Tanna shook his head, and the Emperor’s Champion cursed.
‘Yael?’
‘Alive,’ said Tanna, pointing to the far side of the bridge where Yael covered his battle-brothers with his bolter. They ran to join him, with Uldanaish Ghostwalker limping behind them.
The damage done to its legs had robbed the wraith-warrior of its speed and grace. Beside Yael, Kotov’s skitarii were hacking an entrance into the structure ahead through a shuttered door of concertinaed steel.
Tanna glanced over his shoulder, searching for signs of pursuit.
Issur saw him look and said, ‘You th-th-think the adept kill… killed them?’
‘Doubtful,’ replied Tanna. ‘I laid enough mortal wounds on those beasts that they should have been destroyed a dozen times over. If they can survive that, they will survive Magos Pavelka’s cantrip.’
‘Those beasts are tough,’ agre
ed Varda. ‘I only ever fought one foe that could survive the kill-strikes I favoured them with.’
Tanna nodded. ‘Thanatos?’
‘Aye, the silver-skinned devils that kept coming back no matter how hard I hit them or how many mass-reactives took them apart.’
‘Is th-tha… that what these are?’ asked Issur.
‘No,’ said Uldanaish Ghostwalker, his voice no longer deep and resonant, but thin and distant. ‘These things are not servants of the Yngir, they were wrought by living hands and given the power to undo mortal wounds by Telok’s mad sorceries. But you are correct, they will be back.’
As if to underscore the wraith-warrior’s words, the hounds burst from the tower. Some stood on their hind legs, others hunched over on all fours as they searched for their prey. Even a cursory glance told Tanna the damage he and his brothers had inflicted was entirely absent.
The beasts saw them crossing the bridge and sprinted after them, bounding closer with howling appetite. Sparks flew from hooked claws on the mesh grille of the bridge deck.
‘Templars, stand to!’ shouted Tanna.
‘No,’ said Ghostwalker, standing athwart the bridge. The curved, bone-bladed sword snapped from its gauntlet. ‘This is where I will fight, as Toralven Gravesong did at Hellabore.’
Tanna guessed what the giant warrior intended and said, ‘Tell me one thing, Ghostwalker. Did Toralven Gravesong live?’
The wraithlord turned its emerald skull towards him, and Tanna saw through the awful wound torn there that the smooth gemstone within was cracked. Its light was fading.
‘Toralven Gravesong was a doom-seeker,’ said Ghostwalker.
‘What does that mean?’
‘That he had walked the wraith-path for more lifetimes than you or I will ever know,’ said Ghostwalker. ‘Perhaps too many.’

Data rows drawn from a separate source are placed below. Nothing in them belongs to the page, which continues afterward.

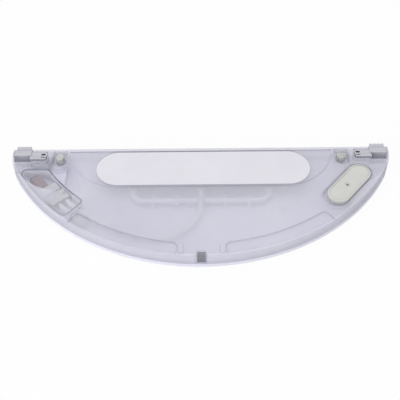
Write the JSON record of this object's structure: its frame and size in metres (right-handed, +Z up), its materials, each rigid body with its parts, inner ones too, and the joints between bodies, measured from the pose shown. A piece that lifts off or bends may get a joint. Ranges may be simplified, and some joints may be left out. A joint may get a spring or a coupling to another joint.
{
  "type": "robot vacuum water tank",
  "caption": "Half-moon water tank with a labelled platform, soft filler plug, press-in latches at the rear corners and a small pump inside.",
  "frame": {"origin": "bottom centre of the tank's bounding box, label side up", "axes": "+X to the right along the straight rear edge, +Y from the curved front rim to the straight rear edge, +Z up through the label"},
  "size_m": [0.3124, 0.117, 0.0146],
  "materials": {
    "shell": "frosted translucent",
    "base_shell": "satin",
    "label_film": "matte printed film, left bare",
    "plug_rubber": "satin",
    "bumper_rubber": "matte",
    "latch_plastic": "satin",
    "steel": "ground",
    "motor_wrap": "satin",
    "dark_plastic": "matte",
    "pump_plastic": "matte",
    "hose_silicone": "translucent",
    "seal_rubber": "matte",
    "magnet": "coated",
    "gold_plate": "plated",
    "hook_tape": "hook tape"
  },
  "bodies": {
    "tank": {"tank_base": "base_shell", "tank_cover": "shell", "instruction_label": "label_film", "left_bumper": "bumper_rubber", "right_bumper": "bumper_rubber", "latch_pin_left": "steel", "latch_pin_right": "steel", "latch_spring_left": "steel", "latch_spring_right": "steel", "pump_motor": "motor_wrap", "motor_cap": "dark_plastic", "pump_bracket": "pump_plastic", "pump_head": "pump_plastic", "pump_lid": "pump_plastic", "lid_screws": "steel", "pump_screws": "steel", "bay_seal": "seal_rubber", "bulkhead_grommets": "seal_rubber", "inlet_filter": "pump_plastic", "hose_suction": "hose_silicone", "hose_main": "hose_silicone", "cross_fitting": "pump_plastic", "hose_left": "hose_silicone", "hose_right": "hose_silicone", "hose_centre": "hose_silicone", "outlet_elbow_left": "pump_plastic", "outlet_elbow_centre": "pump_plastic", "outlet_elbow_right": "pump_plastic", "front_magnet": "magnet", "contact_block": "dark_plastic", "contact_pads": "gold_plate", "hook_strip_left": "hook_tape", "hook_strip_right": "hook_tape"},
    "latch_left": {"latch_lever_left": "latch_plastic"},
    "latch_right": {"latch_lever_right": "latch_plastic"},
    "plug": {"filler_plug": "plug_rubber"},
    "rotor": {"motor_shaft": "steel", "pump_impeller": "pump_plastic"}
  },
  "joints": [
    {"name": "latch_left_hinge", "type": "hinge", "parent": "tank", "child": "latch_left", "pos_m": [-0.1304, 0.0496, 0.009], "axis": [0, 0, 1], "range_deg": [0, 10], "stiffness_Nm_per_rad": 0.1, "springref_deg": -5.73, "deforming": ["latch_spring_left"]},
    {"name": "latch_right_hinge", "type": "hinge", "parent": "tank", "child": "latch_right", "pos_m": [0.1304, 0.0496, 0.009], "axis": [0, 0, -1], "range_deg": [0, 10], "stiffness_Nm_per_rad": 0.1, "springref_deg": -5.73, "deforming": ["latch_spring_right"]},
    {"name": "plug_lift", "type": "slide", "parent": "tank", "child": "plug", "axis": [0, 0, 1], "range_m": [0, 0.015]},
    {"name": "rotor_spin", "type": "hinge", "parent": "tank", "child": "rotor", "pos_m": [-0.12211, 0.01104, 0.007], "axis": [0.6428, -0.766, 0], "continuous": true}
  ]
}
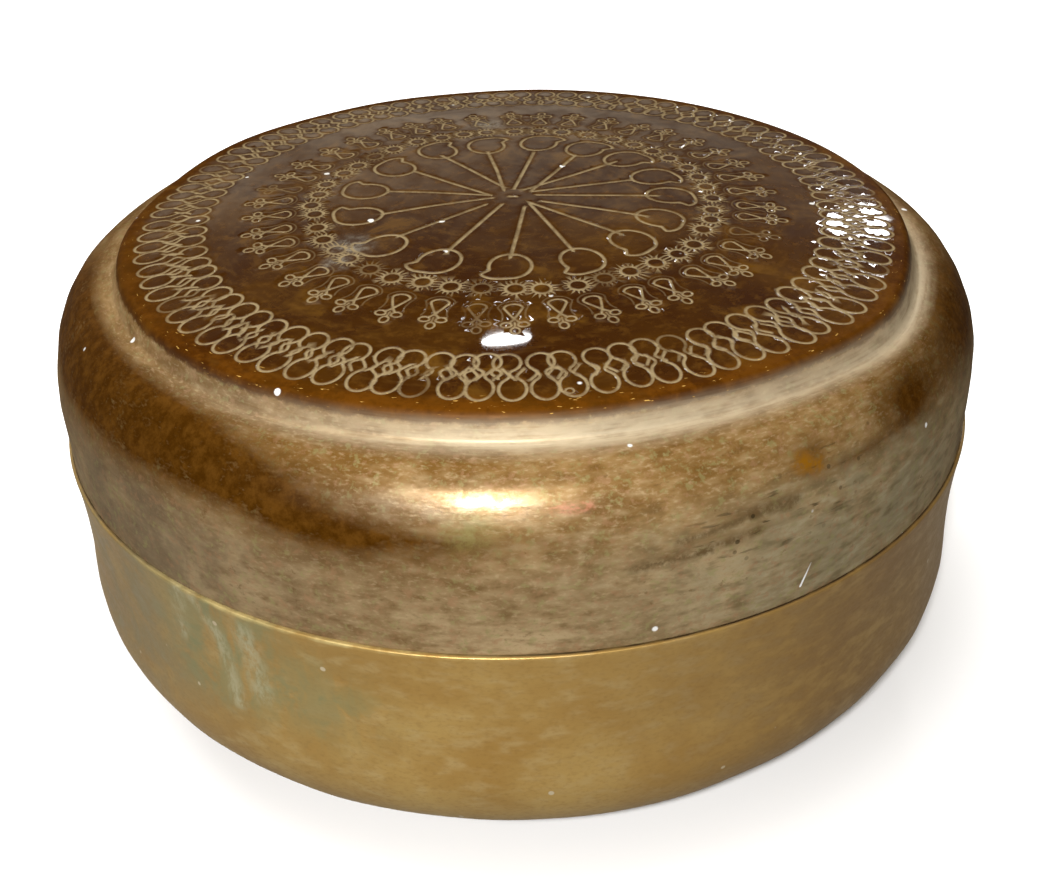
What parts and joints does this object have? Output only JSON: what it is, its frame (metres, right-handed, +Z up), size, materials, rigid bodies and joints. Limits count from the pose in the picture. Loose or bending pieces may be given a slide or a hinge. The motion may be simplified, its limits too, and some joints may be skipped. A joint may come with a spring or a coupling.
{
  "type": "lidded box",
  "caption": "Round brass box: a deep bowl with a flat base, and a lift-off lid with a chased raised top that sleeves over a collar in the bowl's mouth.",
  "frame": {"origin": "centre of the base, on the surface that the box stands on", "axes": "+Z up, along the axis that every piece is turned about; the picture's front is towards -Y"},
  "size_m": [0.181, 0.181, 0.0912],
  "materials": {
    "bowl_brass": "tarnished, rubbed, finely scratched",
    "lid_brass": "dark brown patina, chased grooves filled with pale polish residue",
    "collar_brass": "dull, rubbed bright where the lid slides",
    "solder": "dull grey soft solder"
  },
  "bodies": {
    "base": {"bowl": "bowl_brass", "collar": "collar_brass", "collar_solder": "solder"},
    "cover": {"lid": "lid_brass"}
  },
  "joints": [
    {"name": "lid_lift", "type": "slide", "parent": "base", "child": "cover", "axis": [0, 0, 1], "range_m": [0, 0.11]}
  ]
}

Tanna understood. ‘On Armageddon, I met a warrior of the Blood Angels whose duty was to hear the final words of those whose death was upon them. It was his burden to end their suffering, but he spoke of the peace those lost souls sometimes knew when he told them that death had brought an end to their duty.’
Tanna, Varda and Issur raised their swords in salute.